Here, representatives of all luminosity and intensity variations are shown for the hues yellow, orange, and red.

Using the red chart as an example: 1) the hue of all of those colors is red; 2) the luminosity of those reds ranges from very light red at the top through medium red to very dark red at the bottom; and 3) the intensity of these reds ranges from very low, next to the gray scale on the left, to high on the right, with the single highest intensity at only one point which is at a different height (luminosity) for each hue (as you can see on the preceding orange and yellow charts).

Before we can impartially assess (the work of seeing) a color we have to assess the partial aspects of each color: what hue it seems to be (like "red"); then second its degree of luminosity: light red, medium red, or dark red.
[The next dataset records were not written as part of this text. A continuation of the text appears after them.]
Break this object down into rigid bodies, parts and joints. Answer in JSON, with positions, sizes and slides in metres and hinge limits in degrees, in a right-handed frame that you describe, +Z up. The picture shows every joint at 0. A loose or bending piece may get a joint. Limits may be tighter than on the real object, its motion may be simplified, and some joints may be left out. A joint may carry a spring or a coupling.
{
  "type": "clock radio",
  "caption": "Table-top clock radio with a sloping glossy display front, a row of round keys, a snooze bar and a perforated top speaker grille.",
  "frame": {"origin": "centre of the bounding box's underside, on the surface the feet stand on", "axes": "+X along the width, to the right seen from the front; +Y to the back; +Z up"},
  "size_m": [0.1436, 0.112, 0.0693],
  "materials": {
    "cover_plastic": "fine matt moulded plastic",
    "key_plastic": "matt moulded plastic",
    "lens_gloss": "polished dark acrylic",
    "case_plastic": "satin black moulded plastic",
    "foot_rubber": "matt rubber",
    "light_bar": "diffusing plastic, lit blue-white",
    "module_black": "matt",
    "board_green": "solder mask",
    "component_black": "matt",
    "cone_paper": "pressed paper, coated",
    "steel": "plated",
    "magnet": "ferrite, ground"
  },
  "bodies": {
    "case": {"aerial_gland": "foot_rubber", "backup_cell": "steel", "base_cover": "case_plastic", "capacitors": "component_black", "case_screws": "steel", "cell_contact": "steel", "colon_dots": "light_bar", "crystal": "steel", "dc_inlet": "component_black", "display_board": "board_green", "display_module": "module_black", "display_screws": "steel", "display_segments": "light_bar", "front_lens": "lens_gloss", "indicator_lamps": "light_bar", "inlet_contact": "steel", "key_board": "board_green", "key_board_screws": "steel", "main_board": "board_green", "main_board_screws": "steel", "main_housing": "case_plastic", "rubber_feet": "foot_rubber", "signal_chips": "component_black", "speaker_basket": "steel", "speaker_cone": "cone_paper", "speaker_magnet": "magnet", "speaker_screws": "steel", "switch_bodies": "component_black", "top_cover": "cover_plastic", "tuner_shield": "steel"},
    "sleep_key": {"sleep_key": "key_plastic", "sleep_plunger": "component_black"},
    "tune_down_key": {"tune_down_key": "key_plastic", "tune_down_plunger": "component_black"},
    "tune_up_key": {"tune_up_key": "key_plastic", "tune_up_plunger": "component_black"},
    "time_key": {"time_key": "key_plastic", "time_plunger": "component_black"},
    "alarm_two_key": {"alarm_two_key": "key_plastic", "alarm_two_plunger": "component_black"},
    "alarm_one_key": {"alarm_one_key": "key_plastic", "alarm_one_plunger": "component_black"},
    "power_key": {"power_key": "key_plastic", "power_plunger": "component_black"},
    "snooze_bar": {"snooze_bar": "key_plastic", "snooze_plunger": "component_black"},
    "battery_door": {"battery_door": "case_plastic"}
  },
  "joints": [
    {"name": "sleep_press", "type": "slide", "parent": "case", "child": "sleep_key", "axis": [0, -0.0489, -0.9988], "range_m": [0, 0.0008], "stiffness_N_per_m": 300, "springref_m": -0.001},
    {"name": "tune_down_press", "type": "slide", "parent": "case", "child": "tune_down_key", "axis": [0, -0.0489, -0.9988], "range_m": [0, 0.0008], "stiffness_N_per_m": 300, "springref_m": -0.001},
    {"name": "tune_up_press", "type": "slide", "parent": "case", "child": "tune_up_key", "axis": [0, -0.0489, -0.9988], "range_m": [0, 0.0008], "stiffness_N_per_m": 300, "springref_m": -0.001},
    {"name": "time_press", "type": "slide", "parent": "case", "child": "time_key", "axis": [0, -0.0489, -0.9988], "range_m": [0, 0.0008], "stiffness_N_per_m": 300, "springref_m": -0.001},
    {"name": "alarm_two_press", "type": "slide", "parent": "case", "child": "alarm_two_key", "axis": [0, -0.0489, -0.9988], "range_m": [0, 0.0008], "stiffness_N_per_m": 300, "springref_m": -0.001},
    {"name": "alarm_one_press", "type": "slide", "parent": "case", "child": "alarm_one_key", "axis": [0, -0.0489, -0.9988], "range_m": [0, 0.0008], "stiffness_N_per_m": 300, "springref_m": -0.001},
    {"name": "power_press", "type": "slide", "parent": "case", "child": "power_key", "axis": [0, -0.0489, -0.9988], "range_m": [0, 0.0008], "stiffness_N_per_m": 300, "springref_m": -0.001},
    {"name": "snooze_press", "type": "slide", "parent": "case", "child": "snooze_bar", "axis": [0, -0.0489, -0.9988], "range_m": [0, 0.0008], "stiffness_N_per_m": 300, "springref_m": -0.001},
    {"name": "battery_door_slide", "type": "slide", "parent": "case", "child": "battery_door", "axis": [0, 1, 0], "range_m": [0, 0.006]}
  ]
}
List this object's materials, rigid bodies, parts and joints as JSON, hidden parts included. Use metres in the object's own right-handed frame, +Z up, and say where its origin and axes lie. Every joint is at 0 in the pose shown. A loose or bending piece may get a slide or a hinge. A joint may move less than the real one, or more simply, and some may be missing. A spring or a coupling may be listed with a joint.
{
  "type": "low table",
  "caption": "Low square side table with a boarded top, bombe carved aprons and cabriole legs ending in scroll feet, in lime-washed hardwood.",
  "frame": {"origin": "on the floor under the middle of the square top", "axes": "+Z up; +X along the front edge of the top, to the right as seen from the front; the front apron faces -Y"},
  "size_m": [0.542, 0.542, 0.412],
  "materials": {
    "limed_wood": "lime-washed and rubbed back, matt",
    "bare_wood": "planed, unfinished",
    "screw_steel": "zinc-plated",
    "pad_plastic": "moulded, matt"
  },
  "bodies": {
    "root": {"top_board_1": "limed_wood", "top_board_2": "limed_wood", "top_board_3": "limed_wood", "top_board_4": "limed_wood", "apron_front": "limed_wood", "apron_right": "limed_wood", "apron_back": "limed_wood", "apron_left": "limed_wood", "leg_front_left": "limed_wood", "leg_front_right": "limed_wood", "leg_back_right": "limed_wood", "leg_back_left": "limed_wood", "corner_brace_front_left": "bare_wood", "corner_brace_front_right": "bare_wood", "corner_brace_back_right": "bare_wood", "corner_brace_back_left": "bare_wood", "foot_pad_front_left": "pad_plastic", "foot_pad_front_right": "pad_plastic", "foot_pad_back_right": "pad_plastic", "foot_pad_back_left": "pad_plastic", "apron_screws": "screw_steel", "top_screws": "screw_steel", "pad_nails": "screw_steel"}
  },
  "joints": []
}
And third, its intensity: high, moderate, or low (as red as possible, moderately red, or just barely red).

Only then can we asses a color relationship: what is the action/reaction between the different aspects of the two colors in relationship: what is the difference between their hues? What is the difference between their luminosities? And what is the difference between their intensities? Then we have a chance of relaxing our assessment and seeing all three parts of the color relationship together. In which of the three ways are the two colors reacting and in which way are the colors blending? How does that look? How does that feel?

Each aspect plays an important role in making a color relationship feel the way it does. When looking at any composition of colors, ‘accidental’ or 'intentional', your viewing and feeling is enhanced by noticing and feeling the three relative differences between the colors.

But let me not disparage small partial views (perceptual snacks). I love them, too. I'm just saying that if we don't also go to the trouble to seek out larger more whole views we will eventually become discouraged angry pessimists, feeling that life has no meaning. Preparing for a feast, visual or any other kind, is a lot of trouble, but work is enjoyable, too, don't you think?